Botswana 'survival' september
2002 |
Okavango delta (deel 1, de mokoro
'rondvaarten') |
We gaan voor enkele dagen (=3 nachten)
de Okavangodelta in. Het voor wild gereserveerde gebied wordt van de bewoonde
wereld afgescheiden door een Buffalo-fence, een niet al te indrukwekkend
gaasraster. Meteen na passeren het eerste wild, struisvogels!
In dit gebied mogen we op het dak van de truck zitten en daar heb je een
fantastisch uitzicht.
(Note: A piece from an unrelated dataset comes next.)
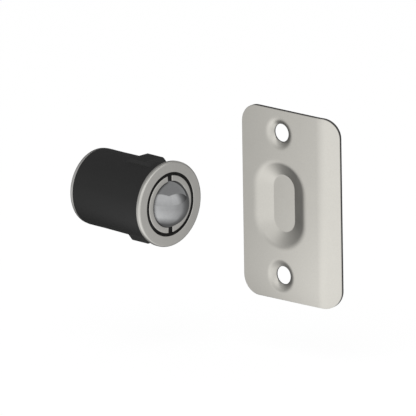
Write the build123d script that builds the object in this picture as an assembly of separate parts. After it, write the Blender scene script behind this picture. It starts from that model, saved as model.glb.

Ook als er niet al te veel beesten te zien zijn.
We worden ergens opgewacht door een groep
Botswanezen die ons 's middags verder vervoeren in een mokoro
.
Een mokoro is, plat gezegd, een uitgeholde boomstam. Deze wordt door het
water voortbewogen met behulp van een lange stok, een 'pool'. Degene die
dat doet heet dan ook 'de Poler'. Na de lunch 
nemen we twee aan twee plaats.




Op de bodem ligt stro en het befaamde drifters
black matras. Sommige mokoro's liggen zo laag in het water dat de inzittenden
er niet droog uitkomen. Wij hebben daar geen last van al is onze mokoro
lek en moet er regelmatig worden gehoost door de poler. Wij hebben een
jong vrouwtje, Jelly
.
Ze spreekt geen engels en blijkt waanzinnig bang voor olifanten! We komen
olifanten tegen op niet al te grote afstand en zij staat letterlijk te
trillen als een rietje. De mokoro trilt mee! Het is heerlijk om tussen
het riet door te glijden 
,
met nu en dan prachtige waterlelies
en andere bloemen 

.
Ver kijken is er niet bij door de hoge papyrussen
,
maar de olifanten kunnen we met enige moeite redelijk goed waarnemen 


.
Onderweg een 'frisse' duik en gelegenheid
voor Chris om een poging te wagen het polen onder de knie te krijgen
.
De truck is ondertussen naar een kampplaats gereden. 
Die avond blijven de polers ook overnachten
en bij het kampvuur wordt het een feestje met drank, sigaren en volksliederen
van diverse landen. De polers worden zover gekregen dat zij 'O Botswana'
ten gehore brengen. Niet het officiële volkslied blijkt later. Een
locale variant?
De volgende morgen vroeg een tweede mokoro
tocht. Deze keer komen we in de buurt van een hippo-poel. Na een stukje
lopen kunnen we vanaf een termietenheuvel
enige beweging in het water ontdekken. De polers proberen ze wat op te
porren 
.
Wat oortjes en oogjes hier en daar
. Een enkele rug
.
Voor de eerste hippo ervaring niet slecht. De terugtocht naar het kamp
gaat sneller dan de heenweg. Dan merk je pas dat er behoorlijk veel stroming
staat.
Na de lunch nemen de polers afscheid en
blijven alleen de hoofdpoler, Lucas, en de keukenhulp
over. Lucas is de rest van de tijd onze gids tijdens de wandelingen die
we gaan maken. Gedurende de dagen in de delta ben je verplicht de keukenhulp
mee te nemen. Werkverschaffing aan de locals. Wat ons betreft mocht hij
blijven, want het was erg prettig om niet te hoeven afwassen of opruimen.